Johnson sees it differently. She says that banks take a more holistic approach and that their wealth managers serve much the same purpose as financial advisers, with bonuses not only for sales but also for dollars invested, new clients and even customer retention.
9. "When it comes to banks, smaller is sometimes better."Banks have been consolidating like crazy over the past decade. In 1990, the top 10 banks controlled 25% of the market; now they have half. This gives customers of large banks vast networks of free ATMs and branches across the country.
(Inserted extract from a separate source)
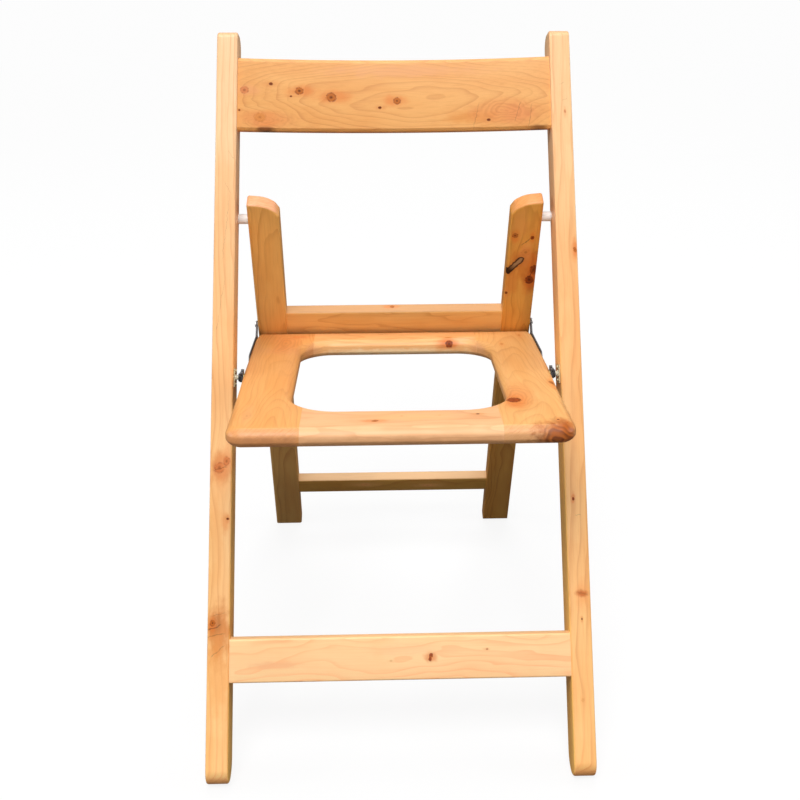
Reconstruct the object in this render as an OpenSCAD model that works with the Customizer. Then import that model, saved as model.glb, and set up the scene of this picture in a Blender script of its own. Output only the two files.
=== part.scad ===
// Folding wooden toilet chair: two long leaning posts, a hinged rear leg frame,
// and a tilting seat with a large opening. Millimetres, +Z up, front faces -Y,
// left is -X. Origin: centre of the footprint box on the floor.

/* [Overall] */
// overall width over the posts
overall_w = 430; // [400:1:460]
// lean of the long posts from vertical, degrees
post_lean = 23.9; // [20:0.1:28]
// lean of the rear legs from vertical, degrees
leg_lean = 22.6; // [18:0.1:28]
// downward slope of the seat towards the rear, degrees
seat_slope = 7.8; // [3:0.1:9]

/* [Posts] */
// post width across the chair
post_w = 25; // [22:1:30]
// post depth front to back
post_d = 40; // [38:1:46]
// post length from the foot circle to the top end
post_len = 832; // [780:0.5:880]
// radius of the top front corner
top_front_r = 8; // [3:1:12]
// radius of the top back corner
top_back_r = 20; // [8:1:20]
// depth of the flat worn on the round foot
foot_flat = 1.5; // [0.5:0.1:3]

/* [Backrest] */
// slat height
slat_h = 90; // [70:0.5:100]
// slat thickness
slat_t = 16; // [12:1:20]
// slat lower edge, distance up the post
slat_up = 710.5; // [690:0.5:730]
// backward bow of the slat at its middle
slat_bow = 16; // [8:1:24]

/* [Front stretcher] */
// stretcher height
stretcher_h = 46; // [36:1:60]
// stretcher thickness
stretcher_t = 14; // [14:1:20]
// stretcher lower edge, distance up the post
stretcher_up = 88; // [60:1:140]

/* [Rear frame] */
// outer width of the rear frame
rear_w = 356; // [340:1:358]
// rear leg width across the chair
leg_w = 38; // [30:1:44]
// rear leg thickness
leg_t = 20; // [18:1:22]
// rise of the rear leg above its pivot
leg_rise = 30.5; // [20:0.5:40]
// rail thickness
rail_t = 15; // [12:1:18]
// upper rail height
up_rail_h = 48; // [30:1:60]
// upper rail top edge, measured up the leg from the foot circle
up_rail_top = 449; // [430:1:470]
// lower rail height
low_rail_h = 28; // [20:1:40]
// lower rail top edge, measured up the leg from the foot circle
low_rail_top = 95; // [80:1:120]

/* [Seat] */
// seat width
seat_w = 358; // [340:1:360]
// seat thickness
seat_t = 20; // [18:1:22]
// seat length in front of its pivot
seat_front = 182; // [170:1:190]
// seat length behind its pivot
seat_rear = 160; // [156:1:161]
// height of the seat pivot above the middle of the seat thickness
seat_rise = 4; // [0:0.5:5]
// width of the front and rear boards between the side boards
mid_board_w = 207; // [180:1:230]
// half width of the opening
hole_half_w = 118; // [100:1:120]
// opening end behind the pivot
hole_rear = 118.5; // [100:0.5:122]
// opening end in front of the pivot
hole_front = 125; // [110:0.5:130]
// opening corner radius, rear
hole_rear_r = 40; // [25:1:60]
// opening corner radius, front
hole_front_r = 52; // [25:1:60]

/* [Pivots] */
// top pivot, distance up the post
top_pivot_up = 606; // [590:0.5:612]
// top pivot, distance behind the post centre line
top_pivot_back = 14; // [12:0.5:14]
// seat pivot, distance up the post
seat_pivot_up = 418.9; // [410:0.1:425]
// seat pivot, distance in front of the post centre line
seat_pivot_fwd = 8; // [7:0.5:9]
// guide pin, distance behind the seat pivot
guide_back = 161; // [158:0.5:165]
// guide pin, distance above the seat pivot
guide_up = 17.5; // [16:0.5:20]
// guide pin radius
guide_r = 2.5; // [2:0.1:3]
// running gap between guide pin and groove wall
guide_gap = 0.4; // [0.2:0.05:0.6]

/* [Hidden] */
$fn = 48;
gap = 0.05; // fitting clearance of bores and boards
post_r = post_d / 2;
leg_r = leg_t / 2;
seat_r = seat_t / 2;

// side faces, distance from the centre plane
outer_x = overall_w / 2;
post_x = outer_x - post_w; // inner face of the post
leg_x = rear_w / 2; // outer face of the rear leg
rail_x = leg_x - leg_w; // inner face of the rear leg
seat_x = seat_w / 2;

// foot circle heights
post_foot_z = post_r - foot_flat;
leg_foot_z = leg_r - foot_flat / 2;

// pivots in the side plane, y measured from the front foot circle
seat_pivot_y = seat_pivot_up * sin(post_lean) - seat_pivot_fwd * cos(post_lean);
seat_pivot_z = post_foot_z + seat_pivot_up * cos(post_lean) + seat_pivot_fwd * sin(post_lean);
top_pivot_y = top_pivot_up * sin(post_lean) + top_pivot_back * cos(post_lean);
top_pivot_z = post_foot_z + top_pivot_up * cos(post_lean) - top_pivot_back * sin(post_lean);
leg_len = (top_pivot_z - leg_foot_z) / cos(leg_lean); // foot circle to pivot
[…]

And in the current financial crisis, a tide of failing banks has led to even-greater consolidation among the industry's biggest players.
Despite the conveniences of a broader network, such consolidation hasn't been entirely good for consumers, says Arthur E. Wilmarth Jr., a professor at George Washington University Law School. Though big banks may have more to offer, those conveniences can come at a price: high fees. In 2006, the 10 largest banks generated 54% of revenue from fees and service charges. By contrast, the 10 smallest banks generated just 28% from those sources.
Not only do big banks bring in more fee income, but they also pay out less interest. According to Federal Deposit Insurance Corp. data, smaller banks generally pay higher interest on savings accounts and other products. For example, in 2006, the 10 largest banks paid an average 1.87% in interest for savings accounts, while the smallest banks paid 4.37%."The largest banks are no longer worried about being undercut on price," Wilmarth says.
10. "Your online account information isn't necessarily accurate."
Online banking has changed the way people handle their finances. They can pay bills online, transfer funds, track payments and get a more detailed view of their bank accounts than ever before. Unfortunately, it may not always show the proper balance.
With electronic transactions, ATMs, check cards and direct deposits, banking has gotten more complicated. ATMs and online bank statements will show deposits available before the money is actually in your account. Using your debit card at a gas station or to reserve a hotel room, for example, can put a hold on funds. Some merchants may be slow to send in charges. And banks can sit on deposits, so an out-of-state check may take up to five days or longer to clear.
Add to that the constant reordering of debits, and your account balance can quickly become a moving target that's hard to track accurately day to day.
"Banks use different algorithms to process payments than what you see online," Harvard's McGovern says. "It gives you a false sense of security."